Passe-passe – (France – 1h33) de Tonie Marshall avec Edouard Baer, Nathalie Baye, Guy Marchand…
Le ciel peut (toujours) attendre
Etrange paradoxe que celui de la comédie française contemporaine, incertaine et versatile au point d’en devenir totalement schizophrène et d’afficher ses atermoiements au fronton de nos cinémas de quartier. Depuis deux ans se succèdent à la chaîne des objets populaciers plus que populaires (Camping, Bienvenue chez les Chti’s ou Disco), lointains héritiers du comique « made in France » d’après-guerre ; et d’autres plus sophistiqués — ou du moins tentant de l’être — qui piochent volontiers dans le répertoire américain (Léo Mac Carey, Blake Edwards, etc.) leurs influences originelles. De Quatre étoiles à OSS 117 en passant par Après vous, les fortunes diverses ont au moins le mérite d’insuffler au genre un regain de légèreté qui contraste avec l’allure pataude des tiroirs-caisses surproduits pour meubler les dimanches soirs de TF1. Le cinéma de Tonie Marshall a toujours tendu vers cette forme raffinée de superficialité que maniaient à la perfection les grands classiques hollywoodiens.
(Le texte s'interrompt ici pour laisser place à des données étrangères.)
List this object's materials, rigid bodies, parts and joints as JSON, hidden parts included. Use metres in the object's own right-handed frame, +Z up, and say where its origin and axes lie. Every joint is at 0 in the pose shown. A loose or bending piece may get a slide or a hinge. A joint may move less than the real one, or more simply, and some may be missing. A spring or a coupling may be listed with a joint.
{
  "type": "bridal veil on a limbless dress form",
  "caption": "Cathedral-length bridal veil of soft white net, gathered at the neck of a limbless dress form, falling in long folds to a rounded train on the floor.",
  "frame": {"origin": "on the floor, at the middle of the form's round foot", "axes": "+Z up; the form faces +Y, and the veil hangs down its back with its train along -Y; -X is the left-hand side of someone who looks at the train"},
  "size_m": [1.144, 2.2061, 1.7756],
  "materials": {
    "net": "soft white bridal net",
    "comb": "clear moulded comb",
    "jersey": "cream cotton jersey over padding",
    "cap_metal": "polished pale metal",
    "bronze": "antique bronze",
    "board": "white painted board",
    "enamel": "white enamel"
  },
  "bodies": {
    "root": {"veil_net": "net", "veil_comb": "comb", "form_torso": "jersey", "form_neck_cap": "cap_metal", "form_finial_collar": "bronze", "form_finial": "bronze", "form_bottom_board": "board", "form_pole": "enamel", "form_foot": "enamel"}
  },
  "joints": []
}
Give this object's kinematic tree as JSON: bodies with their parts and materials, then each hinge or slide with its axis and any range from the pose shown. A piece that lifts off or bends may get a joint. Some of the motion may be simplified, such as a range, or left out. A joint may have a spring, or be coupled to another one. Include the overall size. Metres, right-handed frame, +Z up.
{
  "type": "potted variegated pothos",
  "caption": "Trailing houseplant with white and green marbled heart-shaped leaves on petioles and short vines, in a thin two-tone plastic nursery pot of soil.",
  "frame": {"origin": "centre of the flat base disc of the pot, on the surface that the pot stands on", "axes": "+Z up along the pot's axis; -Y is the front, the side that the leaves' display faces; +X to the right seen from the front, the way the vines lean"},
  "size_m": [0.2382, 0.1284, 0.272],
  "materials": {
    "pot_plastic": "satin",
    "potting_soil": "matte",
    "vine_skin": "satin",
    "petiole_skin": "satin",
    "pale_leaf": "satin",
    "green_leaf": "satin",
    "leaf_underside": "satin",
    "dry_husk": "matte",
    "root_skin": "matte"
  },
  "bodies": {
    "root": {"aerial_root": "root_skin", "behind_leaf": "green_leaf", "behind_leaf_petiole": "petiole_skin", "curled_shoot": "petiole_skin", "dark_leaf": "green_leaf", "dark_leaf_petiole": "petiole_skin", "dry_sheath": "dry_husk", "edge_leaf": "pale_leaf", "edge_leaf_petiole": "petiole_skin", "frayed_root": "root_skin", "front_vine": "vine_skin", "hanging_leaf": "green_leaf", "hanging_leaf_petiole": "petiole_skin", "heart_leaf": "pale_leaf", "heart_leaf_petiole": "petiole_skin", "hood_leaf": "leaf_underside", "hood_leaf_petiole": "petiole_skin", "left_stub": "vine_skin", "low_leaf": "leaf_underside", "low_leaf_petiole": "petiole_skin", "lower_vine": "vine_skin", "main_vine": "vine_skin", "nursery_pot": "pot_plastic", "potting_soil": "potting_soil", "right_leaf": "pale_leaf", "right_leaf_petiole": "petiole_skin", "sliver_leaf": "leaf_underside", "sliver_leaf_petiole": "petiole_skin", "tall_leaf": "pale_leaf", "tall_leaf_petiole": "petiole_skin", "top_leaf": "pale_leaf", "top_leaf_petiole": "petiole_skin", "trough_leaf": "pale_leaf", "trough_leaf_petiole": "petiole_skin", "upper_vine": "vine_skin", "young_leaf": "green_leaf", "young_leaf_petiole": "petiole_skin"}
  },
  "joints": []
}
C’était la principale qualité de son Vénus Beauté, éloge de la transparence élevée au rang de figure de style, habile jeu de surfaces, anecdotique autant que séduisant. Autant dire que Passe-passe manque justement de cette simplicité-là, de cette innocence travaillée qui sauvait ses précédents opus. La machine bâtie par Marshall ronronne sans jamais s’emballer, à force d’incessants trajets en voiture, grossière ficelle narrative sur laquelle le film s’endort posément. D’anecdotique, le récit devient ennuyeux, déléguant au génie lunaire de Baer les derniers soubresauts de classe. Rien à dire et rien à faire : d’un bout à l’autre de la comédie, la mayonnaise ne prend pas.